Pasternak (an absolutely brilliant Hamlet earlier this year) gives a rich, multi-layered performance as Duvid, both the romantic, caring husband and the physically and emotionally scarred Holocaust victim.
— Steven Stanley on A Shayna Maidel, Stage Scene LA
Pasternak is particularly memorable as the young, vital husband who appears later as the victim of war’s cruelty.
— Melinda Schupmann on A Shayna Maidel, Backstage
Charles Pasternak gives an electric, tour de force performance as the Prince Of Denmark that can stand up to the best Hamlets you or I have seen… Pasternak’s work alone is worth the price of admission. A darkly intense, magnetic presence, Pasternak impresses throughout. Whether agonizing over his father’s murder and his mother’s remarriage to Hamlet’s power-hungry uncle, or craftily feigning madness as part of his revenge strategy, or ultimately losing his mind to grief, the young actor gives a performance of quicksilver brilliance and dexterous physicality.
— Steven Stanley, Stage Scene LA; Scenie Award: Best Shakespeare Performance of the Year
Charles Pasternak as Hamlet is grand, extravagant, showy, audacious and utterly effective.
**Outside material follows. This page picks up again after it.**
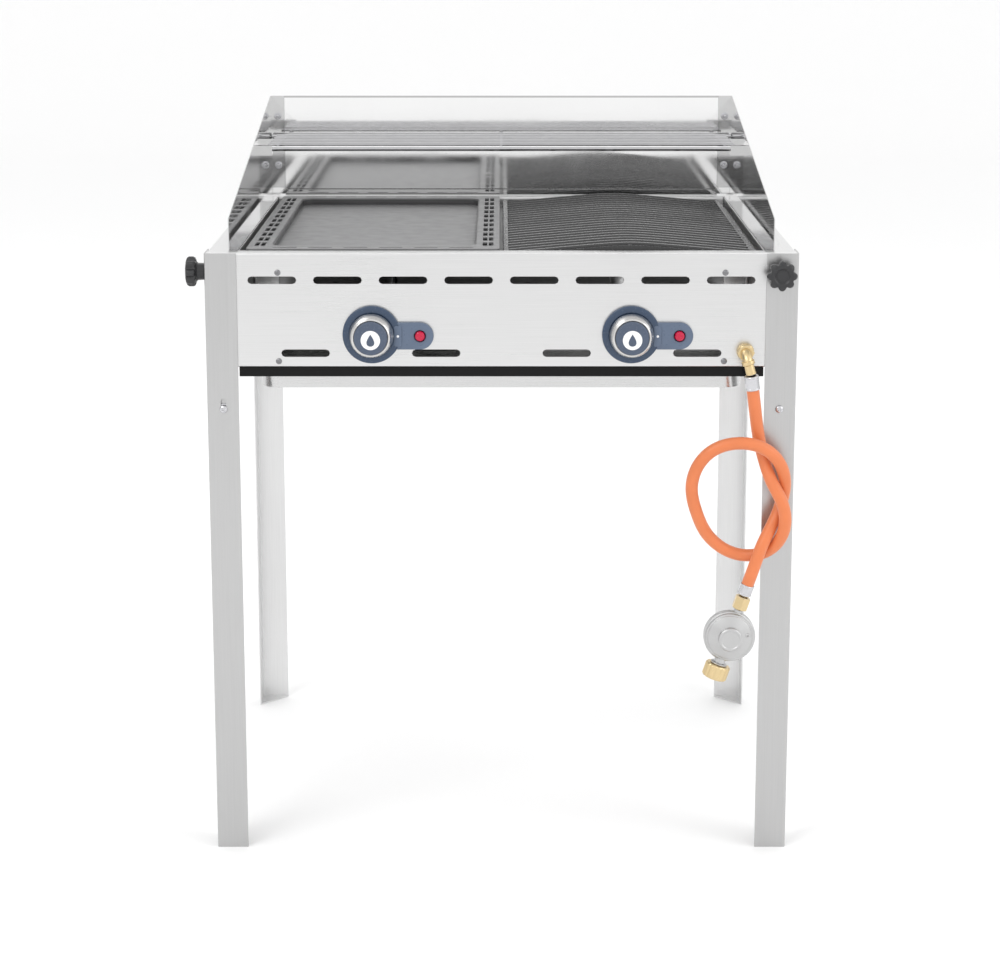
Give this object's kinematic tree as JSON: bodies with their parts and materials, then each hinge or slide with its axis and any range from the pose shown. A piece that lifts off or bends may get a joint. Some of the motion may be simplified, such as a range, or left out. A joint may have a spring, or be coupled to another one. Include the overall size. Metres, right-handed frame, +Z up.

He is, in short, magnificent. He swings from mood to mood, humor to pathos, madness to sanity with an alacrity that serves Shakespeare’s play well.
— Geoff Hoff, LA Theatre Review
Pasternak gives us a wonderfully appealing and relatable Berowne who is at once critic and victim of all the frivolity, and he does so with such charm, wit, humor and presence that he lifts the level of all around him. Like a Shakespearean Fred Astaire, he’s so good at his craft that he makes his partners look good.
— Michael Kostroff, PlayShakespeare
Charles Pasternak dominates as Marc Antony because Shakespeare gave him the showiest role, and he has the authority, charisma and technical proficiency to own the stage when he walks onto it.